EXCERPTED RECORDS =
+-------+
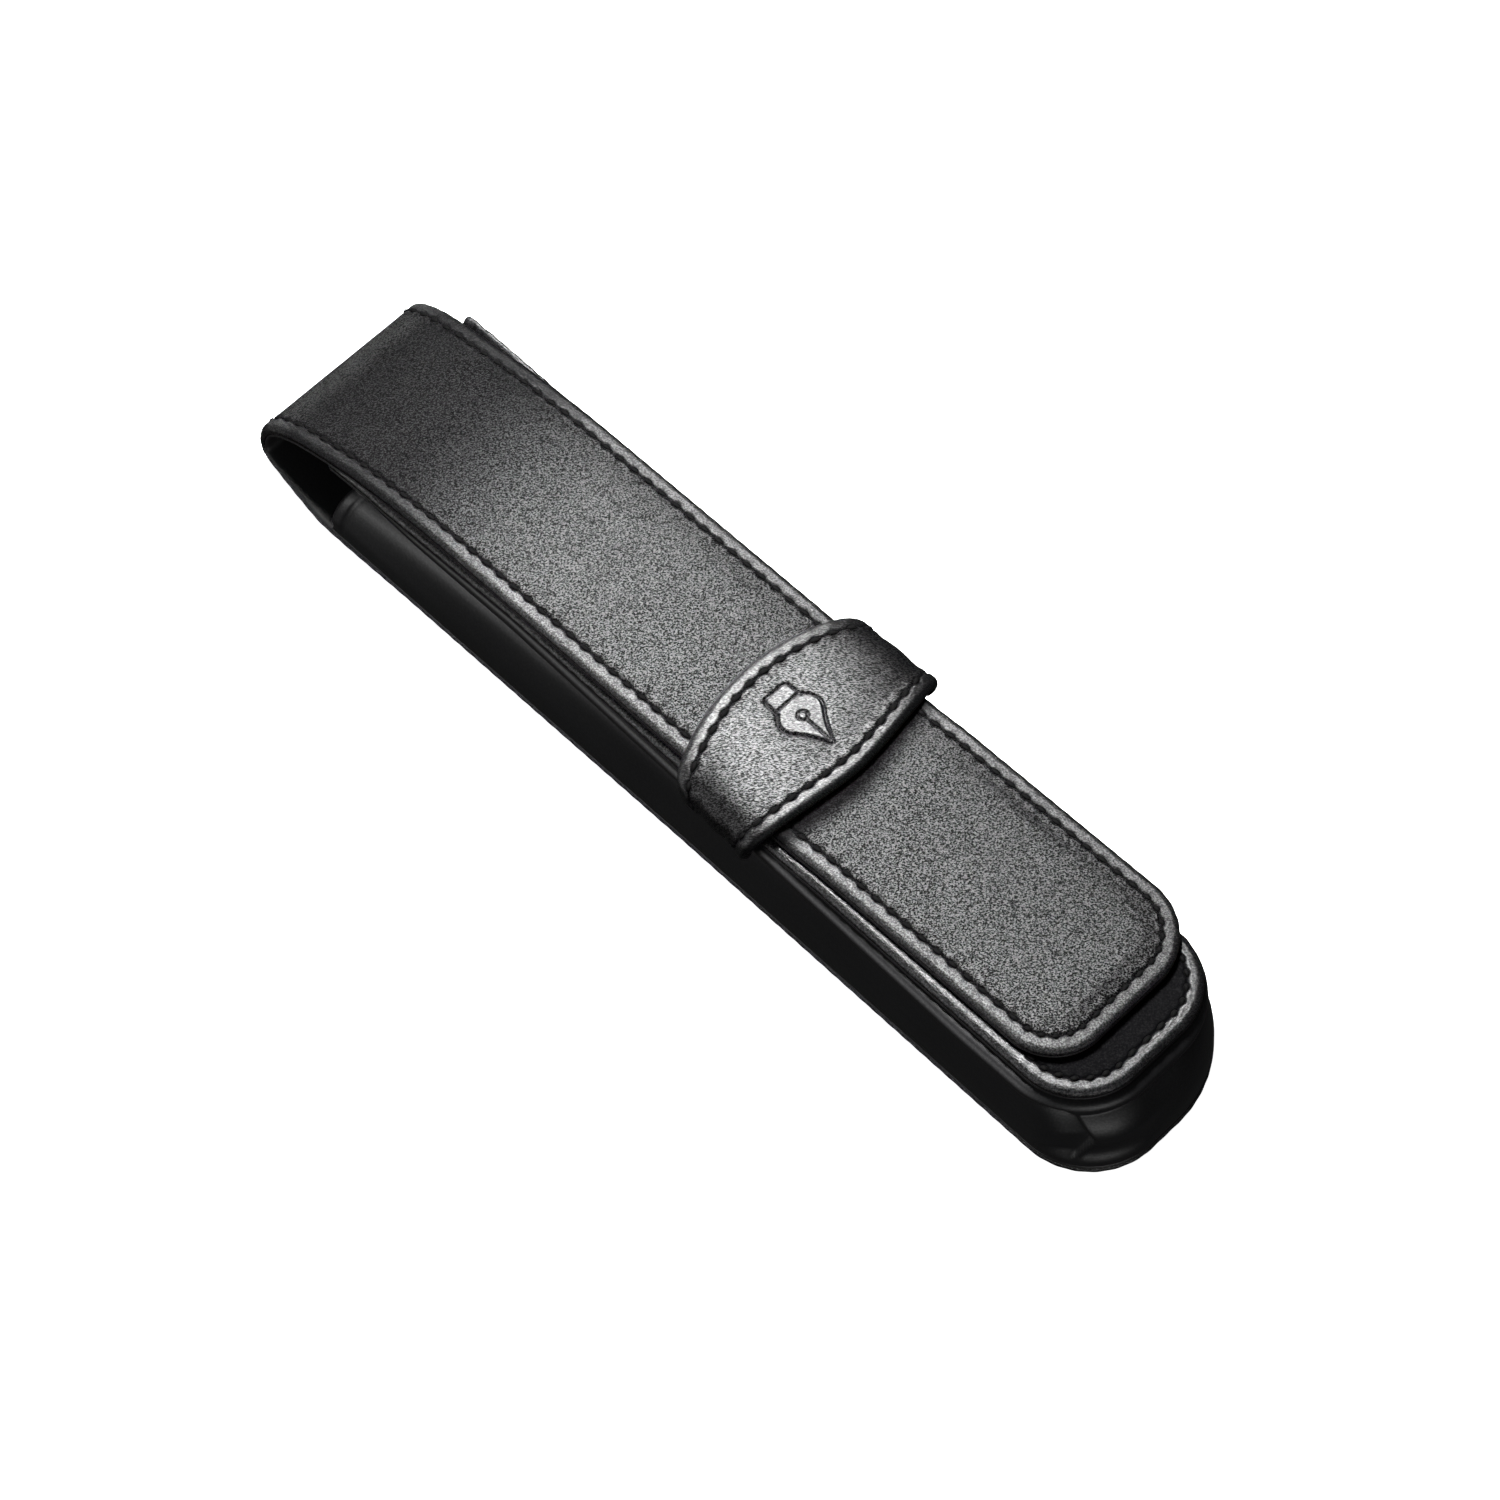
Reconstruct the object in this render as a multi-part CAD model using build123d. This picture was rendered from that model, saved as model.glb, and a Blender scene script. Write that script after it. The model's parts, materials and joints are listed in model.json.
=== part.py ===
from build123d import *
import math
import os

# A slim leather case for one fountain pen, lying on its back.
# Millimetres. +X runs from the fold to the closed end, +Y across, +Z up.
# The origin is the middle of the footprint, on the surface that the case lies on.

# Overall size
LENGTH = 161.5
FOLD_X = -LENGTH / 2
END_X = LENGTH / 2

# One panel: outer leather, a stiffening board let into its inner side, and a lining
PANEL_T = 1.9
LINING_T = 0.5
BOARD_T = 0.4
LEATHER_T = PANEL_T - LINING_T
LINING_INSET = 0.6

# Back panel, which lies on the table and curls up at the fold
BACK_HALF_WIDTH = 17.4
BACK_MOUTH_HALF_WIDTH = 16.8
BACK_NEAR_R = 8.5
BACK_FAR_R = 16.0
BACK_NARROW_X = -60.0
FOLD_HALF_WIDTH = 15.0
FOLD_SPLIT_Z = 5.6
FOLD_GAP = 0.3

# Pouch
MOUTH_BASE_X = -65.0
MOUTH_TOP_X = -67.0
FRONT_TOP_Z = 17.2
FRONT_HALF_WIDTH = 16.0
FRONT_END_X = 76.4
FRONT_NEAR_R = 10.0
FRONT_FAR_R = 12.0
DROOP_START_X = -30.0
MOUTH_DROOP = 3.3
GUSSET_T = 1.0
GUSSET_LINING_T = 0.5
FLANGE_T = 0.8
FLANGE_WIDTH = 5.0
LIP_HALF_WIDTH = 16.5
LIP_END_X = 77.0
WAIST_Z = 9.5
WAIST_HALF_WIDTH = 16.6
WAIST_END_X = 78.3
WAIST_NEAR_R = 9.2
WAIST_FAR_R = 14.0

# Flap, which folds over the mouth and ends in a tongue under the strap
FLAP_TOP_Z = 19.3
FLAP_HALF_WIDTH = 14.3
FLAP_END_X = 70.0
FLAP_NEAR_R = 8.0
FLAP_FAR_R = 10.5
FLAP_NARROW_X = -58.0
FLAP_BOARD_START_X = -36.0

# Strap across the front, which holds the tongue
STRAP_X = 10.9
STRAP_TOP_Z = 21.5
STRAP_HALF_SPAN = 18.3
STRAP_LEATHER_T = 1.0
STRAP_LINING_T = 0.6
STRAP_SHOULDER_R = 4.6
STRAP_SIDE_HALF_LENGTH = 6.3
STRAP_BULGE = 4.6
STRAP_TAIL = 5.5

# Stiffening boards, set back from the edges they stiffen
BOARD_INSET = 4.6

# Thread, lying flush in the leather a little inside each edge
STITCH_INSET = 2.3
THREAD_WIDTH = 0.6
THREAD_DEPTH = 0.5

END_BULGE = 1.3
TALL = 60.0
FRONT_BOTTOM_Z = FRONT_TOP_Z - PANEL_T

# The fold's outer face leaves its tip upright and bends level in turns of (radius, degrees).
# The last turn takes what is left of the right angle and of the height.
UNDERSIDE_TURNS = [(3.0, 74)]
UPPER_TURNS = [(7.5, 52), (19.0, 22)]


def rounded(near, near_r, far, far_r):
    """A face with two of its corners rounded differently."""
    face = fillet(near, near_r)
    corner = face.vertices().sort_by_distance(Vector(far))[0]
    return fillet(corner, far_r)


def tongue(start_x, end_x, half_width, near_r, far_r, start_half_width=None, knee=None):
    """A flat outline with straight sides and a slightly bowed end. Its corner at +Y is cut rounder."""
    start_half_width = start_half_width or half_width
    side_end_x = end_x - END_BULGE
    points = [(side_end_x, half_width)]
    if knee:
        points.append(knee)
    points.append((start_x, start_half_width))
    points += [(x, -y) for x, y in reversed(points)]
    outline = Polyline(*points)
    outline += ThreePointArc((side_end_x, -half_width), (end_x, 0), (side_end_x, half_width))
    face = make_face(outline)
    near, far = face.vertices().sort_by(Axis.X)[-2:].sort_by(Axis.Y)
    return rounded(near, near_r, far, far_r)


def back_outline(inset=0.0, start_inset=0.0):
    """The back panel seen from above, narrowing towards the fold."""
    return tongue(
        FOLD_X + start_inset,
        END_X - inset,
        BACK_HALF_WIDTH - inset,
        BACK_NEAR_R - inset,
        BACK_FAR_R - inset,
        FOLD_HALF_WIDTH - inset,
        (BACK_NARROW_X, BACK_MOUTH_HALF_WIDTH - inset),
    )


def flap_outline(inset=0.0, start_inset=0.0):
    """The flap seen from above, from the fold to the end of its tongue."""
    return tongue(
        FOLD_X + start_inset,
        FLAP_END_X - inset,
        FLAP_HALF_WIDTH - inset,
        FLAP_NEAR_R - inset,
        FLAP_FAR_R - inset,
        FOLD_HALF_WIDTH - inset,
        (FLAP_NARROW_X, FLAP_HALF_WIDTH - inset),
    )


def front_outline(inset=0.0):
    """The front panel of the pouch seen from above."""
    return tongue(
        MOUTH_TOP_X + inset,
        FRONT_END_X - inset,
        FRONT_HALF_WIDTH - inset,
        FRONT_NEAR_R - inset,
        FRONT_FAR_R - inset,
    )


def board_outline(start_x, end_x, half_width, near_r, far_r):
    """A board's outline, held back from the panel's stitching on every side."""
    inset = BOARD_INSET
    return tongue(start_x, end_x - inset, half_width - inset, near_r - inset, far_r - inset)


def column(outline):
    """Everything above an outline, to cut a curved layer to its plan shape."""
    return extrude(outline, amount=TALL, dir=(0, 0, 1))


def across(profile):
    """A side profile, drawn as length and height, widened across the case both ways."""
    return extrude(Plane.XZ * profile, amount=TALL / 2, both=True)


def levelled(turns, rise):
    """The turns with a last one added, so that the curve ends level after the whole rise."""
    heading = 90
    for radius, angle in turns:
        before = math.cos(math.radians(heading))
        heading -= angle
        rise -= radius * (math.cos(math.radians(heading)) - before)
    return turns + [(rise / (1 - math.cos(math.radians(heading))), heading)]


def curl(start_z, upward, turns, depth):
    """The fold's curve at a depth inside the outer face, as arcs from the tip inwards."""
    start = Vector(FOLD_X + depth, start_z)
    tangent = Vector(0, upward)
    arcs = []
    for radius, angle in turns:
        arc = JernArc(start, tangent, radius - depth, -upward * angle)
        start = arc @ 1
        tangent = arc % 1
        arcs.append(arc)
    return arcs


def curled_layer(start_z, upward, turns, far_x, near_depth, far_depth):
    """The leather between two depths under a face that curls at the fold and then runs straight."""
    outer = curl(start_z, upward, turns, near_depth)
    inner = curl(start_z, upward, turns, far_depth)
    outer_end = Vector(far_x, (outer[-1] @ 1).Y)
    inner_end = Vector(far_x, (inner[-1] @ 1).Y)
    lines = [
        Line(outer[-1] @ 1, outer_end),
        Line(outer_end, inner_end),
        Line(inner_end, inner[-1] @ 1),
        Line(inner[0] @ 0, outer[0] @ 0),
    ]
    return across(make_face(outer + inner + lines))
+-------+
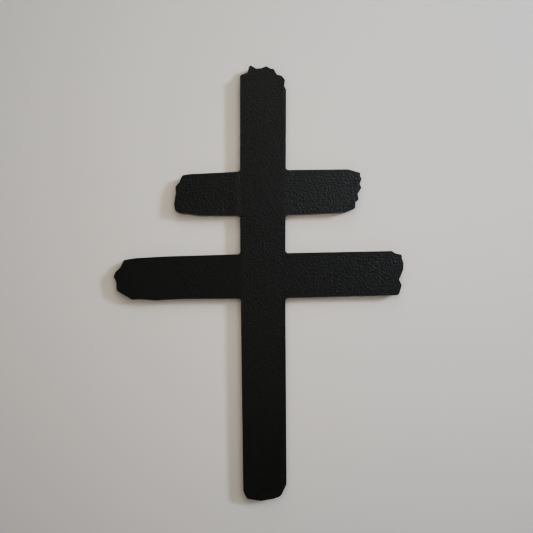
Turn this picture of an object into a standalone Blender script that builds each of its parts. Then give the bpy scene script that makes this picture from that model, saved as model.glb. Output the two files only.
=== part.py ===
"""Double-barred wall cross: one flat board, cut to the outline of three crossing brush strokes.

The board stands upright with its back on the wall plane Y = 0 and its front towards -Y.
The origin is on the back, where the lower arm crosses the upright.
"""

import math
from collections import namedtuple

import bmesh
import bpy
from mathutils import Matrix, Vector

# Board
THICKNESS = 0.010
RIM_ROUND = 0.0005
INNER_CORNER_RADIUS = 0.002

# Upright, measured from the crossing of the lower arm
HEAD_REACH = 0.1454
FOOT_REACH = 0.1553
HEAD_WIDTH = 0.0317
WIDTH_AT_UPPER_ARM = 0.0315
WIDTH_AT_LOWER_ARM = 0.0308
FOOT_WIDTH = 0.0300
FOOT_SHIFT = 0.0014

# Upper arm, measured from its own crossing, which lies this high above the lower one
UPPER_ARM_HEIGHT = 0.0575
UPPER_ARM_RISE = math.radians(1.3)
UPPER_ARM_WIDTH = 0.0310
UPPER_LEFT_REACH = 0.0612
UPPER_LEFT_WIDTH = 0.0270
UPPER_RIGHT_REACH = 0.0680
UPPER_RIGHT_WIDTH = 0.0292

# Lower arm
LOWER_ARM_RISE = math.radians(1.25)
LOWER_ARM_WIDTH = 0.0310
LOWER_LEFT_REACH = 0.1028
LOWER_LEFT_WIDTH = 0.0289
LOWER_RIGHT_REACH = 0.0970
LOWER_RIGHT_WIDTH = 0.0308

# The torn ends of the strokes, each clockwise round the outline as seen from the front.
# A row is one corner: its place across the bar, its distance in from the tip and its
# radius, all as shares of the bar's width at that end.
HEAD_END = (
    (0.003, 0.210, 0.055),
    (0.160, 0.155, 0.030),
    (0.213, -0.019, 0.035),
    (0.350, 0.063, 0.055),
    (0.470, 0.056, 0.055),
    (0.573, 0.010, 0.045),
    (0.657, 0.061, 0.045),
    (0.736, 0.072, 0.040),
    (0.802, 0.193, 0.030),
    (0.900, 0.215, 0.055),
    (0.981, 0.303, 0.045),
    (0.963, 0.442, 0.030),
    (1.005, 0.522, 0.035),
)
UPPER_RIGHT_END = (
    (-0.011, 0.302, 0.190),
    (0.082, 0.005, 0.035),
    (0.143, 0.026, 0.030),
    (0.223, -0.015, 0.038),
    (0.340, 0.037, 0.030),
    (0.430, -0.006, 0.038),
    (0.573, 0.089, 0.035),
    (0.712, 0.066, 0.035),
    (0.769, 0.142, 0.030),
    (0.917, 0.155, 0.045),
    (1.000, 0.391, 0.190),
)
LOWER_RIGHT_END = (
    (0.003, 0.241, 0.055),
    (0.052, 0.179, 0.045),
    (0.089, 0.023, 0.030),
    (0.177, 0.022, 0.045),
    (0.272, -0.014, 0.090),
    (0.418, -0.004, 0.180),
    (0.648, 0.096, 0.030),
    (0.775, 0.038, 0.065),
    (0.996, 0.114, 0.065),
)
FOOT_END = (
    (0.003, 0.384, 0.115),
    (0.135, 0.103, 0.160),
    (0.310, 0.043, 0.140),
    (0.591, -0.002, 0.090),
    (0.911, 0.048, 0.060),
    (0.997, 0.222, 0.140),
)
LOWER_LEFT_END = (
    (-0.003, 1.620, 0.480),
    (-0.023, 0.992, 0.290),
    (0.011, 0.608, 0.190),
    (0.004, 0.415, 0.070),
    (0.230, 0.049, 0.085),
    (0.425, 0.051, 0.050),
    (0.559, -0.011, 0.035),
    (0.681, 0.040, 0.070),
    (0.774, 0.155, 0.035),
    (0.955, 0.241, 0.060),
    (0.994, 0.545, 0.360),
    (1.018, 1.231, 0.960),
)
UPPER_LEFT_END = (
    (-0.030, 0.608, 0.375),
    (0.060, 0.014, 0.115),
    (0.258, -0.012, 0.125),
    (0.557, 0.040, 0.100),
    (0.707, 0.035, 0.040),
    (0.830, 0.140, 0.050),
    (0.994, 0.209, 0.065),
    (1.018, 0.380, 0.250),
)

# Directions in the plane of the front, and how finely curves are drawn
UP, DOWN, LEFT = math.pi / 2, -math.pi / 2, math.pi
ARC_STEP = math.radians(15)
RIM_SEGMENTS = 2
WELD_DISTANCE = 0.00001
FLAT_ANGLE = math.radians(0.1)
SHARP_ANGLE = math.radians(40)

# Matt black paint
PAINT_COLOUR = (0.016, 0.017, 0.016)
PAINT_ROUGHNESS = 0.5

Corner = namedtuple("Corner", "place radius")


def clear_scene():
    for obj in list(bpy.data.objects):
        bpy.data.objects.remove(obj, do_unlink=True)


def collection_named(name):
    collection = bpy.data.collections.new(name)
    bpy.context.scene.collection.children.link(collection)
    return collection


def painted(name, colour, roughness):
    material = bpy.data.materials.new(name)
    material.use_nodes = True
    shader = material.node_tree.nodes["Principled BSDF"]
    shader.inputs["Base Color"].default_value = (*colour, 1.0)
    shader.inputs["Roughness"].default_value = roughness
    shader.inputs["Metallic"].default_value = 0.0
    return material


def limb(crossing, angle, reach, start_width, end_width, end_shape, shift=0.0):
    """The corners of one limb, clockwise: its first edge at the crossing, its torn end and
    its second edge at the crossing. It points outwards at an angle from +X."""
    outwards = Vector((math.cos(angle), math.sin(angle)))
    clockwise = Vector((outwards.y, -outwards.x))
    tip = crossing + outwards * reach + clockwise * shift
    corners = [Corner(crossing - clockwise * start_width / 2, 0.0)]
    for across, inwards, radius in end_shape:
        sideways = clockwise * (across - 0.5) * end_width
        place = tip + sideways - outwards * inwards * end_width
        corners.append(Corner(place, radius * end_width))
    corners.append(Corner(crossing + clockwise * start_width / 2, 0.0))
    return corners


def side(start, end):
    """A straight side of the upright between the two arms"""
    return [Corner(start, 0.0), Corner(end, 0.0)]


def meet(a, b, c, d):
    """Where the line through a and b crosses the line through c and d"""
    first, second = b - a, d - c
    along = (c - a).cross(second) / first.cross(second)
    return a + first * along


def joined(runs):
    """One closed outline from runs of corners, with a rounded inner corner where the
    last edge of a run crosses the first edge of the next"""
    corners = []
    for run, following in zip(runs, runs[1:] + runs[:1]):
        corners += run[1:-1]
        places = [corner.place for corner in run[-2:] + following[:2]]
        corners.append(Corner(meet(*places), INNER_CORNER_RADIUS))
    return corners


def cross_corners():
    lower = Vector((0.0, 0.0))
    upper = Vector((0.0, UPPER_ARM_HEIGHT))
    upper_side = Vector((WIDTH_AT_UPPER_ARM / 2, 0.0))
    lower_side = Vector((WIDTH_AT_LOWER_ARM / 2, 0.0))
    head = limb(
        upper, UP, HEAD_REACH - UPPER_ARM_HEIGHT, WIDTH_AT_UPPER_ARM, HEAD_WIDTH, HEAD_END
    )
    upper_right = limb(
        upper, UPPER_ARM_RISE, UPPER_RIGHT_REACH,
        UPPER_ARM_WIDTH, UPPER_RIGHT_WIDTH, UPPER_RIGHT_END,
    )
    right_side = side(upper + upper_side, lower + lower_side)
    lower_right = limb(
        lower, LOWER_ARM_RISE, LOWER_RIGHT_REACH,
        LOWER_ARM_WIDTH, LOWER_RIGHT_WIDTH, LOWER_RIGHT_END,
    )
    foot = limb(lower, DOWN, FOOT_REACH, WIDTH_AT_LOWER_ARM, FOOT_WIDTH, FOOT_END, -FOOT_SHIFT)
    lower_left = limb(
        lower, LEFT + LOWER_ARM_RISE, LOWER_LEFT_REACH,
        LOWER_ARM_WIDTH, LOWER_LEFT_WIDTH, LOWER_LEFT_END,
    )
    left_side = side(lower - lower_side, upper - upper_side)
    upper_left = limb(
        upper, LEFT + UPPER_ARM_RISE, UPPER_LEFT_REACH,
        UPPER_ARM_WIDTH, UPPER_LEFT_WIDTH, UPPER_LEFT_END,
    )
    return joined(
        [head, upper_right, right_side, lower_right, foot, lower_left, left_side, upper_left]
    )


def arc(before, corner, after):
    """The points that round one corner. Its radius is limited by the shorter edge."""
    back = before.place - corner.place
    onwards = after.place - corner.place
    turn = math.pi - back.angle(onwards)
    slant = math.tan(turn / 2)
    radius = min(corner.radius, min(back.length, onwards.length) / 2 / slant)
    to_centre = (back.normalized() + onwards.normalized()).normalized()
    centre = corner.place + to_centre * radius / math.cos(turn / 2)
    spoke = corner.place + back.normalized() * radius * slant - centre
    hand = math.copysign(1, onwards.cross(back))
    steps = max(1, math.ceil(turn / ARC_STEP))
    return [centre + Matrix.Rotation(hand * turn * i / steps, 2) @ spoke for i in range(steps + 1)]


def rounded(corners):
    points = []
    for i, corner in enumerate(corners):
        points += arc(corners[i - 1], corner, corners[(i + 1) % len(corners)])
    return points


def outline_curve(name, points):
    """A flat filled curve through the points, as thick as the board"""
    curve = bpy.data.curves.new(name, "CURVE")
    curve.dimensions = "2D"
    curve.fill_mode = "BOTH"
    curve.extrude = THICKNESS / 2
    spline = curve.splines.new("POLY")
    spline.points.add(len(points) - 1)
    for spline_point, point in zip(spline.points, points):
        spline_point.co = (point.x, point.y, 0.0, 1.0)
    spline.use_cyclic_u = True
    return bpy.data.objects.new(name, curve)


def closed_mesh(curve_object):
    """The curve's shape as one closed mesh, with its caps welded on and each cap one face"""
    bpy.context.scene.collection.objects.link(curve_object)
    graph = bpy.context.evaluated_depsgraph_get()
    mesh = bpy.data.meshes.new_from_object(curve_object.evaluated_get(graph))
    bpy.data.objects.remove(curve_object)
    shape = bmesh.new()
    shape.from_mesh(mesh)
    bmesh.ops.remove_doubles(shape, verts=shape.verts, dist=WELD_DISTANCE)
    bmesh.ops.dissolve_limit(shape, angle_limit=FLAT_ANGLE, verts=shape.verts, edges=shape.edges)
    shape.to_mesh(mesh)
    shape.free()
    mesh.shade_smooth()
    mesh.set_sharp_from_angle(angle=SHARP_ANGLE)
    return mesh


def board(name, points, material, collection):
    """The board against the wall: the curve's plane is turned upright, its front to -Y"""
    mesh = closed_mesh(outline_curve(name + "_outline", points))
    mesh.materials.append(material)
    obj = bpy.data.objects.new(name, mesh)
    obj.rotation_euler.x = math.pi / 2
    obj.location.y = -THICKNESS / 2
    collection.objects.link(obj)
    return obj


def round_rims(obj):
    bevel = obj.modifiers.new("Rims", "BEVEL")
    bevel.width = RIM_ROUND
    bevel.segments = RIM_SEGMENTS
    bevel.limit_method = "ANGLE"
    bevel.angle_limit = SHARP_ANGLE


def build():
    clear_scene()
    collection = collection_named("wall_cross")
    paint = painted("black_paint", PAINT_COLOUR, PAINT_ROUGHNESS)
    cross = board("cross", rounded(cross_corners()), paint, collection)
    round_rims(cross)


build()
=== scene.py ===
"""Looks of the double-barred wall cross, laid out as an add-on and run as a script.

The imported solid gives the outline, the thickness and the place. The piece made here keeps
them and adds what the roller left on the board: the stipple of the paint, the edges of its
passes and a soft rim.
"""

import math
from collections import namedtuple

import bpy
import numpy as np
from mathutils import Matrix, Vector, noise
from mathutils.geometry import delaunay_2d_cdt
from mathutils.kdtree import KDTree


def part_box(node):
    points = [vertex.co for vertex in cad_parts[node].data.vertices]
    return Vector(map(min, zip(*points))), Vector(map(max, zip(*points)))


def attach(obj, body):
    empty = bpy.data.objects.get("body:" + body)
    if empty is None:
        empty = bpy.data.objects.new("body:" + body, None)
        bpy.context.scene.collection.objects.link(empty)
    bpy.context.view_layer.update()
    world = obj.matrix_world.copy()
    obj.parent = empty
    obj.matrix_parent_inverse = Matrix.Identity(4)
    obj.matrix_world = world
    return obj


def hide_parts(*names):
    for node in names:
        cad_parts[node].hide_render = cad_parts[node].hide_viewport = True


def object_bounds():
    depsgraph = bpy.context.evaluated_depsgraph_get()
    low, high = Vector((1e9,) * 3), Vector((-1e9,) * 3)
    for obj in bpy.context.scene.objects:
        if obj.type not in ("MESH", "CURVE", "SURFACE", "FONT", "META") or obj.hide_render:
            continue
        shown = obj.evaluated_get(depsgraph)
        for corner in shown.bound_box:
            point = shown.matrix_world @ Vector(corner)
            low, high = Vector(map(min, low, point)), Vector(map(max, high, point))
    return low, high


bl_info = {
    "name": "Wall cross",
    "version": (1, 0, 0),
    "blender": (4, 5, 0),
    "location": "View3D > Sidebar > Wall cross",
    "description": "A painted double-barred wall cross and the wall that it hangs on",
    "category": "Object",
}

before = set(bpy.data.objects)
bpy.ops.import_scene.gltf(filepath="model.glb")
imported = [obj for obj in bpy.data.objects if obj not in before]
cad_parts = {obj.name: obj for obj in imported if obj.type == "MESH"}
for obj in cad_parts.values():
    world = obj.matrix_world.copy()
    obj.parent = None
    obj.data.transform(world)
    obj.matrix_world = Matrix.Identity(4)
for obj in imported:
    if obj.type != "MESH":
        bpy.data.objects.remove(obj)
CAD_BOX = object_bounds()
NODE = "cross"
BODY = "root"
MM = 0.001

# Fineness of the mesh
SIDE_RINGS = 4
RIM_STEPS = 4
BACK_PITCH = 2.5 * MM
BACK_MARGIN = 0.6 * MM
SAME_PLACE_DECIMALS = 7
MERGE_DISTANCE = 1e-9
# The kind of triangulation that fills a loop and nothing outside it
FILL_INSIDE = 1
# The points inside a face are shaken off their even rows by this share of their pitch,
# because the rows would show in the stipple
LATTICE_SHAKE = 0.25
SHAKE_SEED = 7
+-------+
EXERCISE DETAILS = Repeat exactly the lines running from the one with "Turn this picture" through the one with "FOOT_SHIFT = 0.0014", both included.

RESULT =
Turn this picture of an object into a standalone Blender script that builds each of its parts. Then give the bpy scene script that makes this picture from that model, saved as model.glb. Output the two files only.
=== part.py ===
"""Double-barred wall cross: one flat board, cut to the outline of three crossing brush strokes.

The board stands upright with its back on the wall plane Y = 0 and its front towards -Y.
The origin is on the back, where the lower arm crosses the upright.
"""

import math
from collections import namedtuple

import bmesh
import bpy
from mathutils import Matrix, Vector

# Board
THICKNESS = 0.010
RIM_ROUND = 0.0005
INNER_CORNER_RADIUS = 0.002

# Upright, measured from the crossing of the lower arm
HEAD_REACH = 0.1454
FOOT_REACH = 0.1553
HEAD_WIDTH = 0.0317
WIDTH_AT_UPPER_ARM = 0.0315
WIDTH_AT_LOWER_ARM = 0.0308
FOOT_WIDTH = 0.0300
FOOT_SHIFT = 0.0014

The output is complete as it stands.